### Data excerpt:
--- Start ---
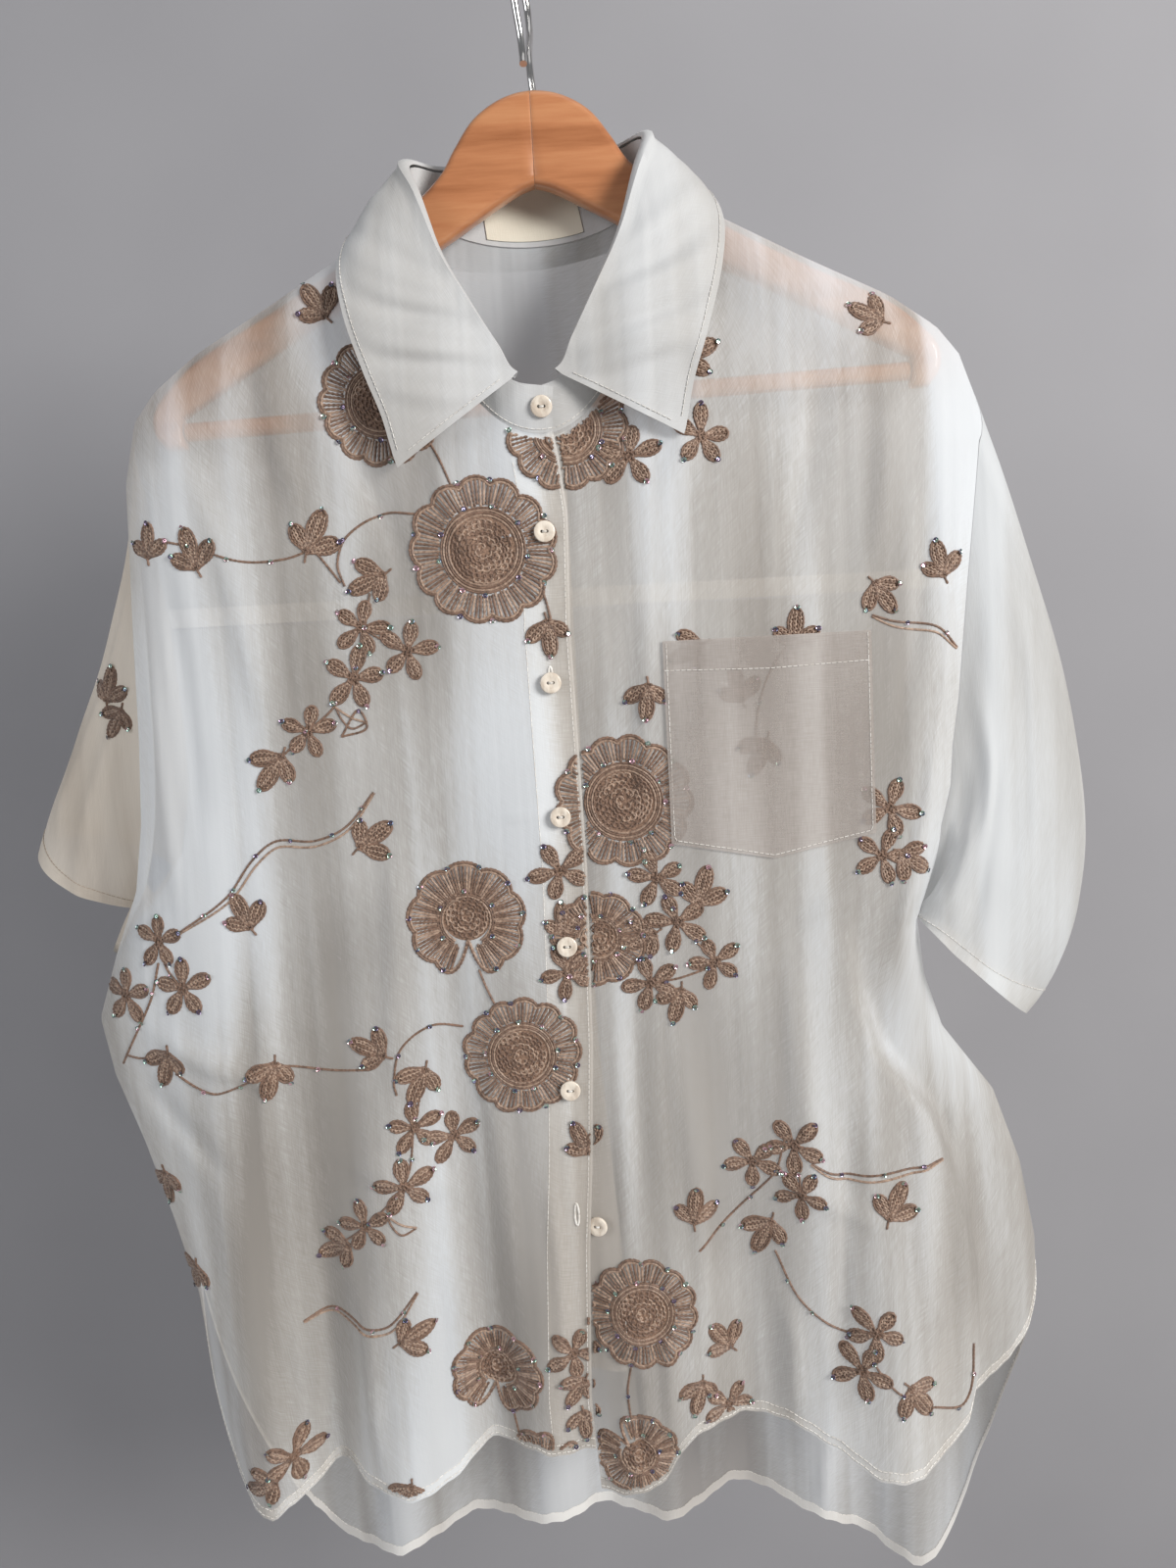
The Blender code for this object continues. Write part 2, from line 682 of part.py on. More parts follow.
def hanger_arm(name, side):
    outline = hanger_outline()
    shape = bmesh.new()
    half = WOOD_THICK / 2
    corners = []
    for out, drop in outline:
        x = max(out * MM, SEAM_HALF)
        z = drop * MM
        corners.append(shape.verts.new((HANGER_X + side * x, -half, WOOD_TOP + z + HANGER_RISE * side * x)))
    face = shape.faces.new(corners)
    made = bmesh.ops.extrude_face_region(shape, geom=[face])
    for vert in [v for v in made["geom"] if isinstance(v, bmesh.types.BMVert)]:
        vert.co.y += WOOD_THICK
    bmesh.ops.recalc_face_normals(shape, faces=shape.faces)
    joint = HANGER_X + side * (SEAM_HALF + 0.2 * MM)
    edges = [
        e
        for e in shape.edges
        if abs(e.verts[0].co.y - e.verts[1].co.y) < 1e-6 and any((v.co.x - joint) * side > 0 for v in e.verts)
    ]
    bmesh.ops.bevel(
        shape, geom=edges, offset=WOOD_EDGE, segments=2, profile=0.5, affect="EDGES", clamp_overlap=True
    )
    mesh = bpy.data.meshes.new(name)
    shape.to_mesh(mesh)
    shape.free()
    mesh.materials.append(material("wood", 0.3))
    mesh.shade_smooth()
    mesh.set_sharp_from_angle(angle=math.radians(35))
    bpy.context.scene.collection.objects.link(bpy.data.objects.new(name, mesh))


def hanger_bar():
    bpy.ops.mesh.primitive_cylinder_add(
        vertices=14, radius=BAR_RADIUS, depth=2 * BAR_HALF, location=(HANGER_X, 0, WOOD_TOP - BAR_DROP),
        rotation=(0, math.pi / 2 - math.atan(HANGER_RISE), 0),
    )
    obj = bpy.context.object
    obj.name = obj.data.name = "hanger_bar"
    obj.data.materials.append(material("wood", 0.3))
    obj.data.shade_smooth()
    obj.data.set_sharp_from_angle(angle=math.radians(40))


def hook():
    # The wire leaves the wood, swings back, runs over the top and comes down in front
    bend = HOOK_INNER + WIRE_RADIUS
    centre = -HOOK_INNER
    route = [(0, WOOD_TOP + 0.4 * MM), (0, WOOD_TOP + 9 * MM), (3 * MM, WOOD_TOP + 19 * MM), (10 * MM, WOOD_TOP + 28 * MM)]
    route += [(17 * MM, WOOD_TOP + 37 * MM)]
    for step in range(13):
        angle = math.radians(-10 + 200 * step / 12)
        route.append((bend * math.cos(angle), centre + bend * math.sin(angle)))
    route += [(-19 * MM, -36 * MM), (-16 * MM, -47 * MM), (-16.5 * MM, -57 * MM), (-19 * MM, -63 * MM)]
    curve = bpy.data.curves.new("hook", "CURVE")
    curve.dimensions = "3D"
    curve.bevel_depth = WIRE_RADIUS
    curve.bevel_resolution = 2
    curve.use_fill_caps = True
    steps = np.linspace(0, len(route) - 1, 2 * len(route) - 1)
    line = curve.splines.new("POLY")
    line.points.add(len(steps) - 1)
    keys = list(range(len(route)))
    for point, step in zip(line.points, steps):
        run = catmull(keys, [r[0] for r in route], step)
        z = catmull(keys, [r[1] for r in route], step)
        x = run * math.cos(HOOK_PLANE) - z * HOOK_LEAN - 1.5 * MM
        point.co = (x, run * math.sin(HOOK_PLANE), z, 1)
    curve.materials.append(material("wire", 0.25, 1.0))
    bpy.context.scene.collection.objects.link(bpy.data.objects.new("hook", curve))


def build():
    clear_scene()

    lap_front = half_panel(LEFT, FRONT, FRONT_LEVELS, TOP_PARTS, HEM_STEPS)
    under_front = half_panel(RIGHT, FRONT, FRONT_LEVELS, TOP_PARTS, HEM_STEPS)
    yoke = both_halves(*(half_panel(side, BACK, YOKE_LEVELS, TOP_PARTS, 0) for side in (LEFT, RIGHT)))
    back = both_halves(*(half_panel(side, BACK, BACK_LEVELS, (), HEM_STEPS) for side in (LEFT, RIGHT)))
    for grid, row, toward in ((yoke, -1, -2), (back, 0, 1)):
        trim_row(grid, row, toward, YOKE_SEAM_HALF)

    cloth("front_right", lap_front, CLOTH, "embroidered_cloth")
    cloth("front_left", under_front, CLOTH, "embroidered_cloth")
    cloth("yoke", yoke, CLOTH, "plain_cloth")
    cloth("back", back, CLOTH, "plain_cloth")

    last = next(i for i in range(len(under_front)) if under_front[i, 0, 2] < UNDER_BAND_END)
    cloth("buttonhole_band", band_grid(lap_front, 3, len(lap_front)), BAND_CLOTH, "plain_cloth")
    cloth("button_band", band_grid(under_front, 3, last + 1), BAND_CLOTH, "plain_cloth")

    for name, side, front, cuff, pull in (
        ("sleeve_left", RIGHT, under_front, CUFF_LEFT_SLEEVE, PULL_LEFT_SLEEVE),
        ("sleeve_right", LEFT, lap_front, CUFF_RIGHT_SLEEVE, PULL_RIGHT_SLEEVE),
    ):
        column = -1 if side == RIGHT else 0
        before = armhole_edge(front, -1, side)
        behind = np.concatenate([armhole_edge(yoke, column, side), armhole_edge(back, column, side)[1:]])
        loop = list(before) + list(behind[::-1][1:-1])
        cloth(name, sleeve_grid(loop, len(before), cuff, pull), CLOTH, "plain_cloth", ring=True)

    stand = stand_grid(lap_front[0], yoke[0], under_front[0][::-1])
    cloth("collar_stand", stand, STAND_CLOTH, "collar_cloth")
    cloth("collar_leaf", leaf_grid(), LEAF_CLOTH, "collar_cloth")
    cloth("pocket", pocket_grid(under_front), CLOTH, "pocket_cloth")

    row = stand[1]
    middle = [i for i in range(len(row)) if row[i, 1] > 0 and LABEL_LEFT < row[i, 0] < LABEL_RIGHT]
    patch = stand[1:, middle].copy()
    patch[:, :, 1] -= STAND_CLOTH / 2 + BAND_CLOTH / 2 + LAYER_GAP
    patch[-1] = patch[-2] + (patch[-1] - patch[-2]) * 0.8
    cloth("neck_label", patch, BAND_CLOTH, "label_cloth")

    spot, facing = panel_spot(stand[:, :8], *(stand[1:3, :2].mean(axis=(0, 1))[[0, 2]]))
    button("button_1", spot + facing * (STAND_CLOTH / 2 + LAYER_GAP), facing)
    for number, height in enumerate(BUTTON_HEIGHTS, 2):
        z = height * MM
        spot, facing = panel_spot(lap_front, read(EDGES, "lap", z) - BAND_WIDE / 2, z)
        button(f"button_{number}", spot + facing * (CLOTH / 2 + LAYER_GAP), facing)
    spot, facing = panel_spot(under_front, LAST_BUTTON_X, LAST_BUTTON_Z)
    button("button_7", spot + facing * (CLOTH / 2 + 2 * LAYER_GAP), facing)

    hanger_arm("hanger_arm_left", LEFT)
    hanger_arm("hanger_arm_right", RIGHT)
    hanger_bar()
    hook()


build()
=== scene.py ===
import math

import bpy
import numpy as np
from mathutils import Matrix, Vector


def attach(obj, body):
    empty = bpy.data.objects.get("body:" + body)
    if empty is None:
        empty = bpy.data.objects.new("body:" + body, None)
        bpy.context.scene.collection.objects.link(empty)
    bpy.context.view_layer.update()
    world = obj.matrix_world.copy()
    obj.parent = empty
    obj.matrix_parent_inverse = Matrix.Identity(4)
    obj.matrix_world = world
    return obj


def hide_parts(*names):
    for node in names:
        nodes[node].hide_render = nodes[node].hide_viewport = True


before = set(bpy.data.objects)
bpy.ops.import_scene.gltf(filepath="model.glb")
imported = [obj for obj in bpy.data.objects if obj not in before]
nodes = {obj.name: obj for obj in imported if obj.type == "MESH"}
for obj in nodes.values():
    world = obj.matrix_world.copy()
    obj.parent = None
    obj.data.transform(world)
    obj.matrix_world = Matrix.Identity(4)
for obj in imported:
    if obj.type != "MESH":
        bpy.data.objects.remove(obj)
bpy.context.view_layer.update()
mm = 0.001
left, right = -1, 1
front, back = "front", "back"
chance = np.random.default_rng(11)

# The body's form, the same tables as the CAD source, in millimetres
hanger = {"woodTop": -69, "x": 3, "rise": 0.03, "clothOver": 3.4}
shoulder = ((52, 42), (65, 51), (100, 75), (144, 99), (189, 122), (214, 140), (226, 155))
sides = np.array((
    (-260, 231, 246), (-341, 236, 243), (-400, 239, 238), (-448, 243, 230), (-487, 250, 214),
    (-525, 266, 200), (-561, 279, 205), (-595, 274, 216), (-636, 261, 246), (-682, 249, 262),
    (-731, 238, 271), (-790, 234, 273), (-846, 228, 262), (-900, 222, 254), (-1000, 214, 252),
), float)
sections = np.array((
    (-90, 20, 12, 11), (-112, 32, 13, 12), (-140, 66, 16, 14), (-170, 112, 19, 16), (-200, 148, 23, 18),
    (-238, 176, 27, 20), (-262, 180, 29, 21), (-340, 180, 31, 24), (-440, 180, 34, 29), (-540, 180, 38, 33),
    (-700, 180, 43, 38), (-850, 180, 47, 43), (-1000, 180, 50, 46),
), float)
flatFull = 180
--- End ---
### Stated problem:
In the listing above, reproduce the first line and each one after it through the line that contains "obj.data.set_sharp_from_angle(angle=math.radians(40))".

### Reply:
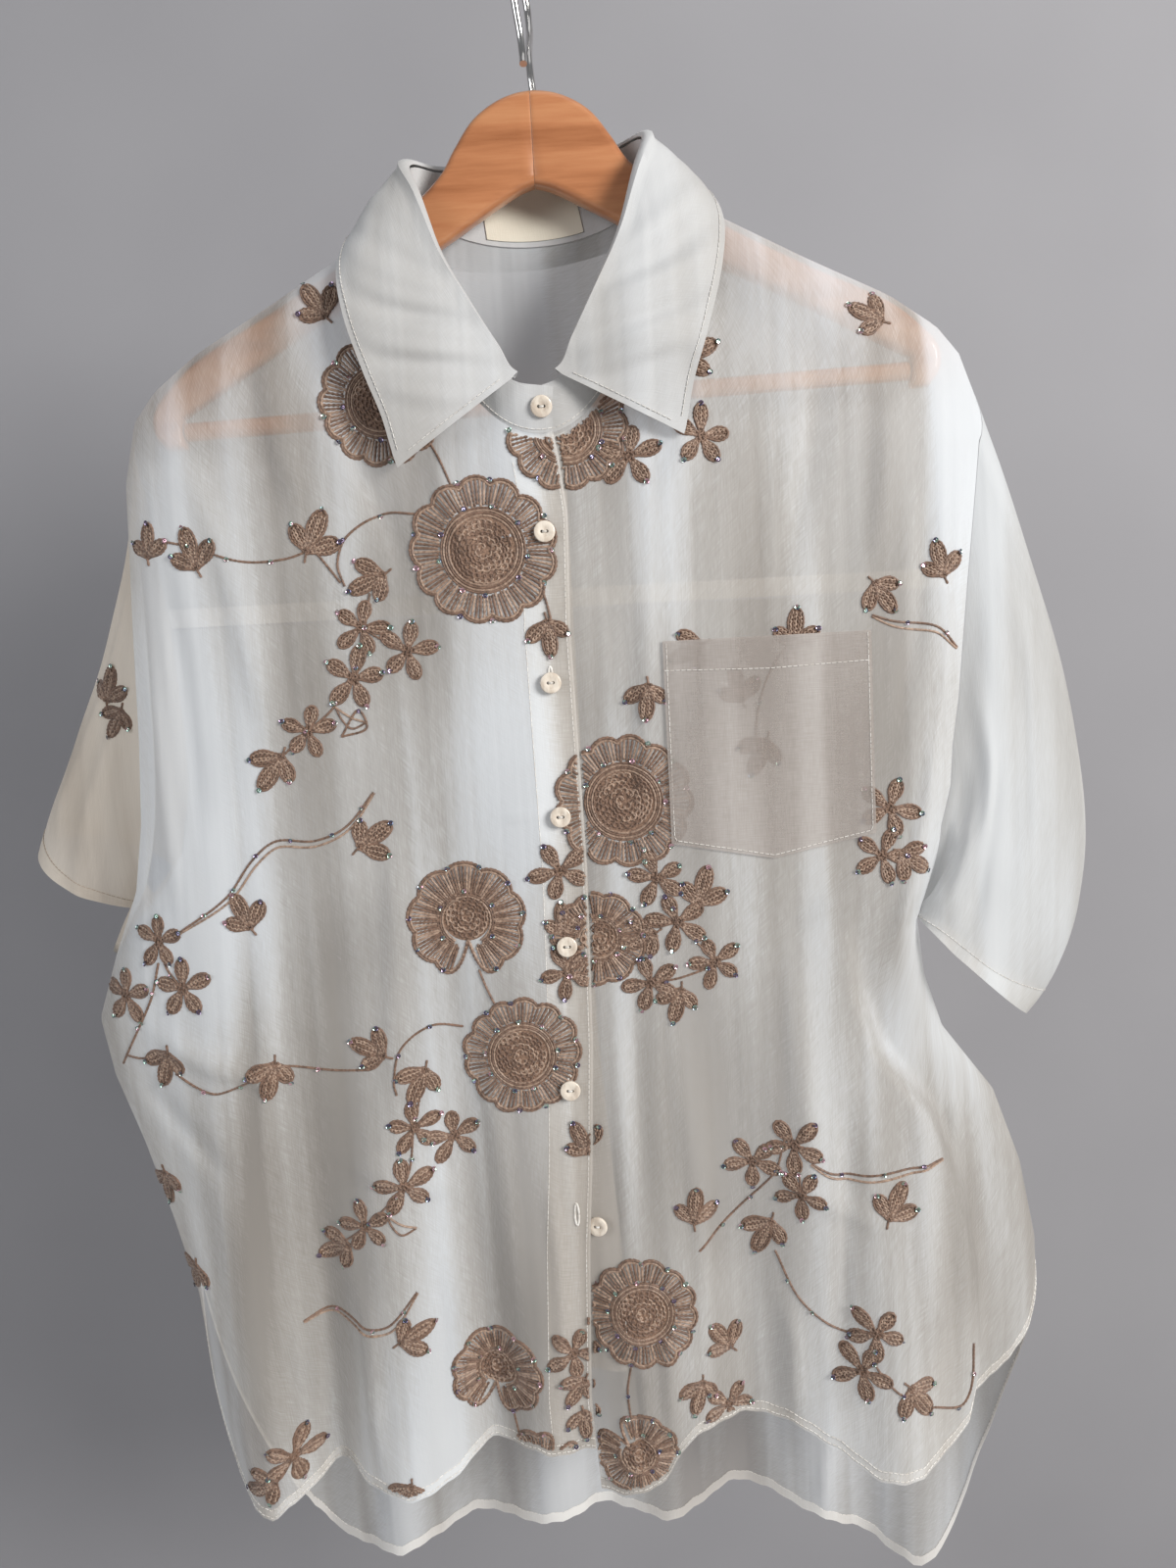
The Blender code for this object continues. Write part 2, from line 682 of part.py on. More parts follow.
def hanger_arm(name, side):
    outline = hanger_outline()
    shape = bmesh.new()
    half = WOOD_THICK / 2
    corners = []
    for out, drop in outline:
        x = max(out * MM, SEAM_HALF)
        z = drop * MM
        corners.append(shape.verts.new((HANGER_X + side * x, -half, WOOD_TOP + z + HANGER_RISE * side * x)))
    face = shape.faces.new(corners)
    made = bmesh.ops.extrude_face_region(shape, geom=[face])
    for vert in [v for v in made["geom"] if isinstance(v, bmesh.types.BMVert)]:
        vert.co.y += WOOD_THICK
    bmesh.ops.recalc_face_normals(shape, faces=shape.faces)
    joint = HANGER_X + side * (SEAM_HALF + 0.2 * MM)
    edges = [
        e
        for e in shape.edges
        if abs(e.verts[0].co.y - e.verts[1].co.y) < 1e-6 and any((v.co.x - joint) * side > 0 for v in e.verts)
    ]
    bmesh.ops.bevel(
        shape, geom=edges, offset=WOOD_EDGE, segments=2, profile=0.5, affect="EDGES", clamp_overlap=True
    )
    mesh = bpy.data.meshes.new(name)
    shape.to_mesh(mesh)
    shape.free()
    mesh.materials.append(material("wood", 0.3))
    mesh.shade_smooth()
    mesh.set_sharp_from_angle(angle=math.radians(35))
    bpy.context.scene.collection.objects.link(bpy.data.objects.new(name, mesh))


def hanger_bar():
    bpy.ops.mesh.primitive_cylinder_add(
        vertices=14, radius=BAR_RADIUS, depth=2 * BAR_HALF, location=(HANGER_X, 0, WOOD_TOP - BAR_DROP),
        rotation=(0, math.pi / 2 - math.atan(HANGER_RISE), 0),
    )
    obj = bpy.context.object
    obj.name = obj.data.name = "hanger_bar"
    obj.data.materials.append(material("wood", 0.3))
    obj.data.shade_smooth()
    obj.data.set_sharp_from_angle(angle=math.radians(40))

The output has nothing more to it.